**WHAT NEEDS TO BE DONE:** Go from the first line to the line with "return Wire(self.tree, node.outputs[output])" and return those lines verbatim, ends included.

*****

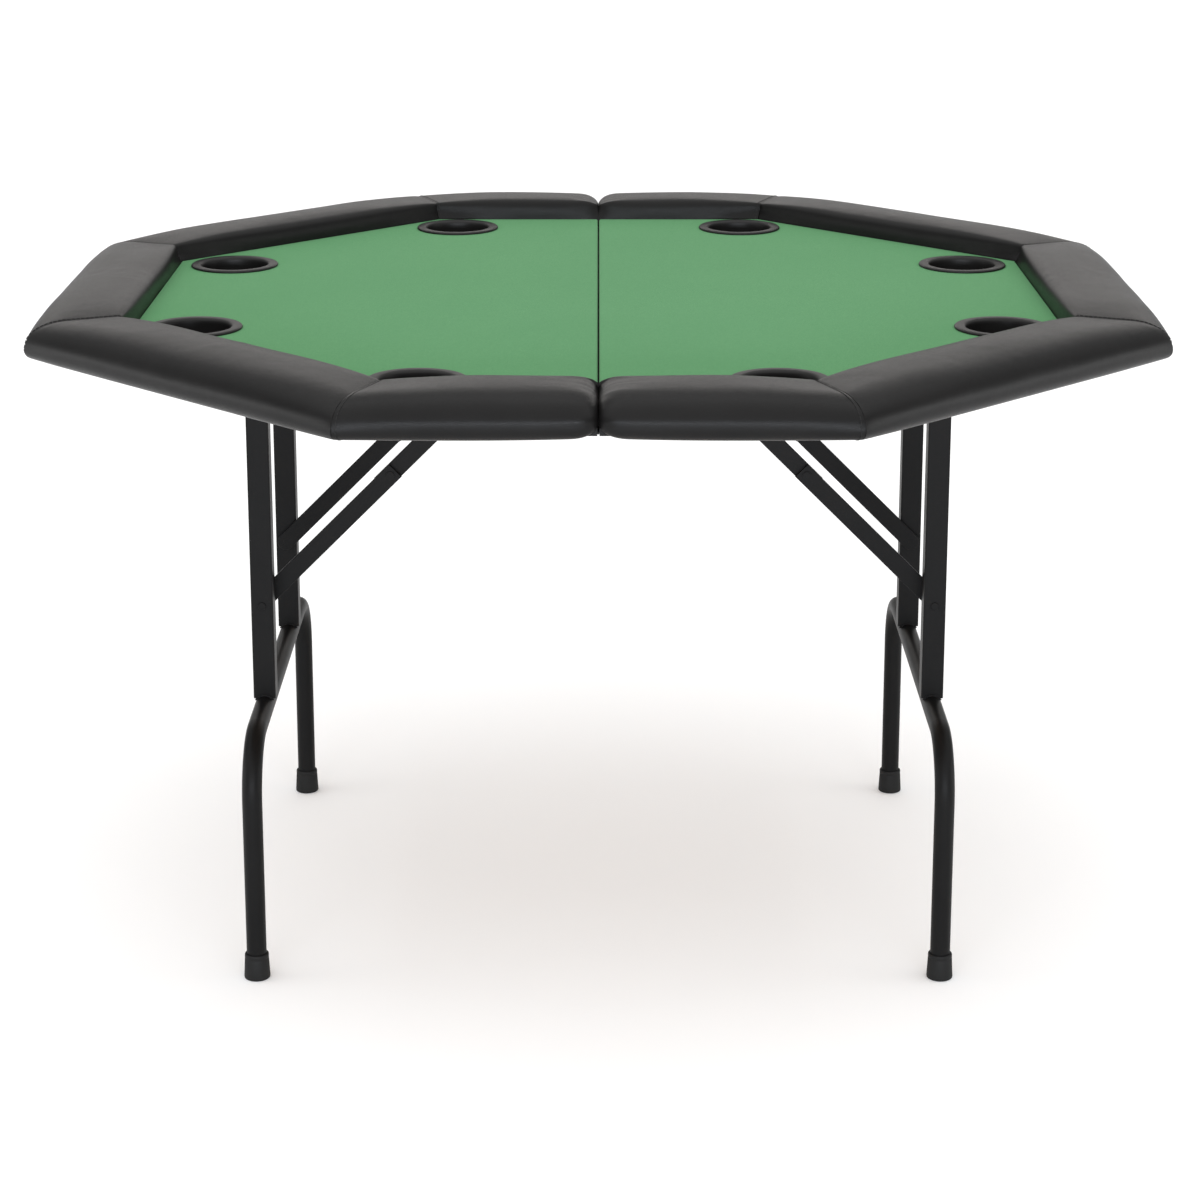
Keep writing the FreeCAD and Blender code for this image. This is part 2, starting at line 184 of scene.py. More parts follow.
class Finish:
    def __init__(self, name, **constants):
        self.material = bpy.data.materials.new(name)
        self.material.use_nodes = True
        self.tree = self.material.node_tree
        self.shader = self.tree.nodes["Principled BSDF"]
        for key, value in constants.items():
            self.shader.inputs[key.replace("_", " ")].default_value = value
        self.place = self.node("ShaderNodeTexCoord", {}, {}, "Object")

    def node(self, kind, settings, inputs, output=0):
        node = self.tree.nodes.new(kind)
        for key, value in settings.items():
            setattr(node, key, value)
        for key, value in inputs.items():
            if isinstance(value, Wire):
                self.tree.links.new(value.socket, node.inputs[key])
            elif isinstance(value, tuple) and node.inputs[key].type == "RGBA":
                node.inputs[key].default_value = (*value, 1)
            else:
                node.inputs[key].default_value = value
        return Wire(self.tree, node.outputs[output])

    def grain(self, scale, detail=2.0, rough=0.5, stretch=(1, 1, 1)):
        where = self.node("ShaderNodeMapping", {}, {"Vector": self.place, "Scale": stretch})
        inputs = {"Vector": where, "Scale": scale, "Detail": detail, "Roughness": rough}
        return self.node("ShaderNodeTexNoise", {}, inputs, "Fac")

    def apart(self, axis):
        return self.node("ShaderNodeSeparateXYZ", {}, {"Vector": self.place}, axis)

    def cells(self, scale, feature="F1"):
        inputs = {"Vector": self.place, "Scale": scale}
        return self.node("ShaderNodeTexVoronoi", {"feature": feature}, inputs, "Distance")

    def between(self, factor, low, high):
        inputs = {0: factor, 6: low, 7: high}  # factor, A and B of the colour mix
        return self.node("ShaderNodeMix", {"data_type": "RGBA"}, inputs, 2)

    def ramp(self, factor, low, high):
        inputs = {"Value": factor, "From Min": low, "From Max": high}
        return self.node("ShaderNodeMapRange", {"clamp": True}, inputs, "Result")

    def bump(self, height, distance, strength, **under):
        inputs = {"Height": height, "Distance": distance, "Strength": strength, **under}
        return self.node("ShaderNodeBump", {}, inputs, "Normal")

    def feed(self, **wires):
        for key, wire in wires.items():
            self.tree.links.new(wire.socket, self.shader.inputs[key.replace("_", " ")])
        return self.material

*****

**ANSWER TO THIS EXERCISE:**
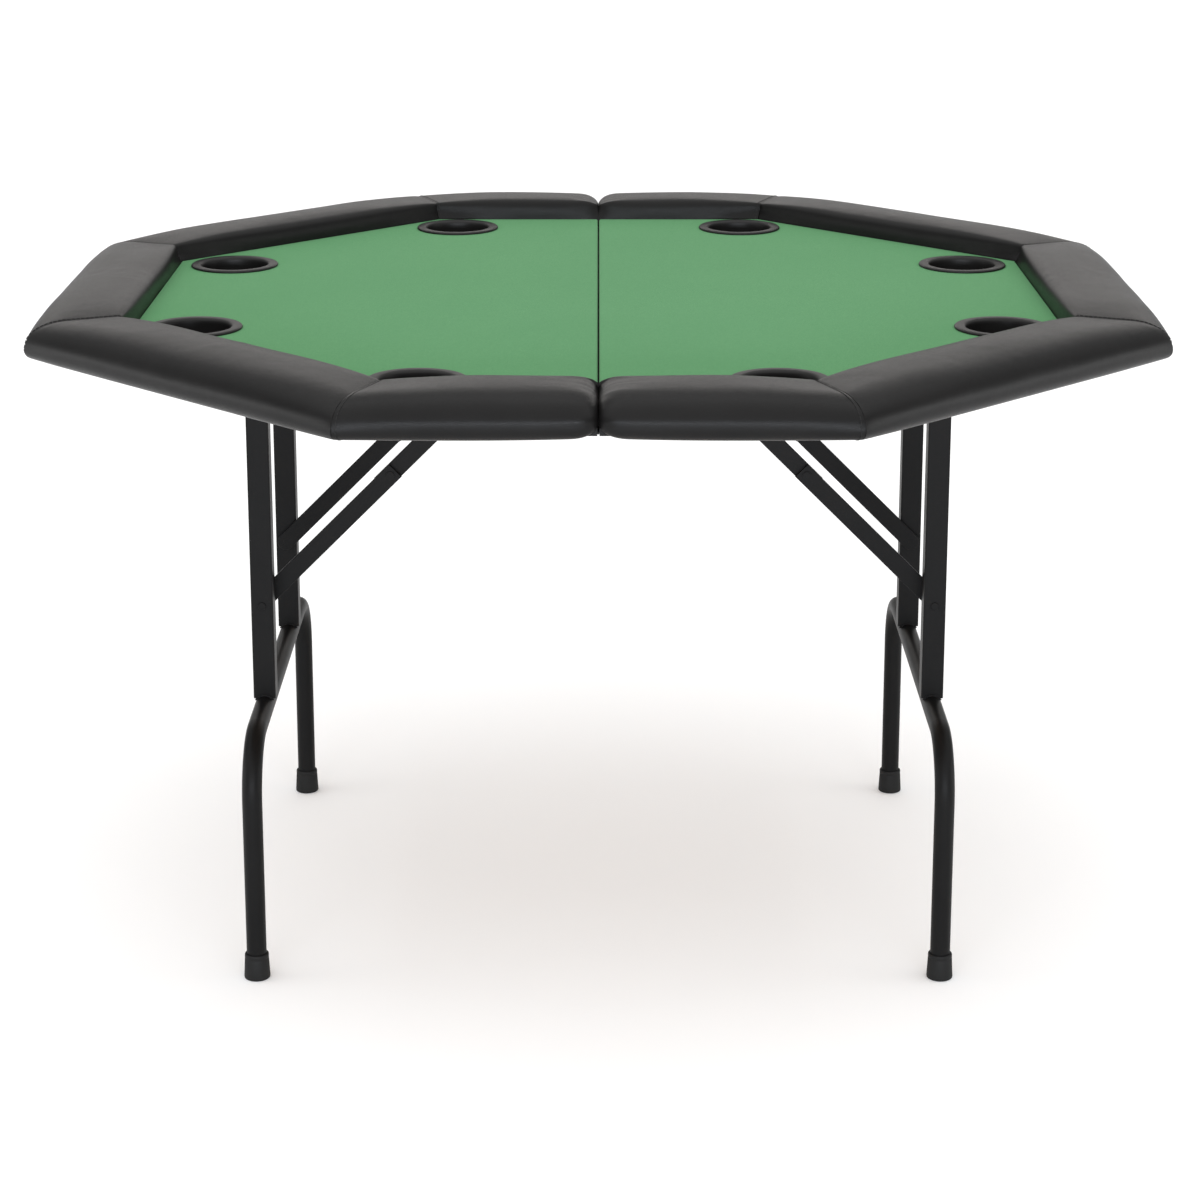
Keep writing the FreeCAD and Blender code for this image. This is part 2, starting at line 184 of scene.py. More parts follow.
class Finish:
    def __init__(self, name, **constants):
        self.material = bpy.data.materials.new(name)
        self.material.use_nodes = True
        self.tree = self.material.node_tree
        self.shader = self.tree.nodes["Principled BSDF"]
        for key, value in constants.items():
            self.shader.inputs[key.replace("_", " ")].default_value = value
        self.place = self.node("ShaderNodeTexCoord", {}, {}, "Object")

    def node(self, kind, settings, inputs, output=0):
        node = self.tree.nodes.new(kind)
        for key, value in settings.items():
            setattr(node, key, value)
        for key, value in inputs.items():
            if isinstance(value, Wire):
                self.tree.links.new(value.socket, node.inputs[key])
            elif isinstance(value, tuple) and node.inputs[key].type == "RGBA":
                node.inputs[key].default_value = (*value, 1)
            else:
                node.inputs[key].default_value = value
        return Wire(self.tree, node.outputs[output])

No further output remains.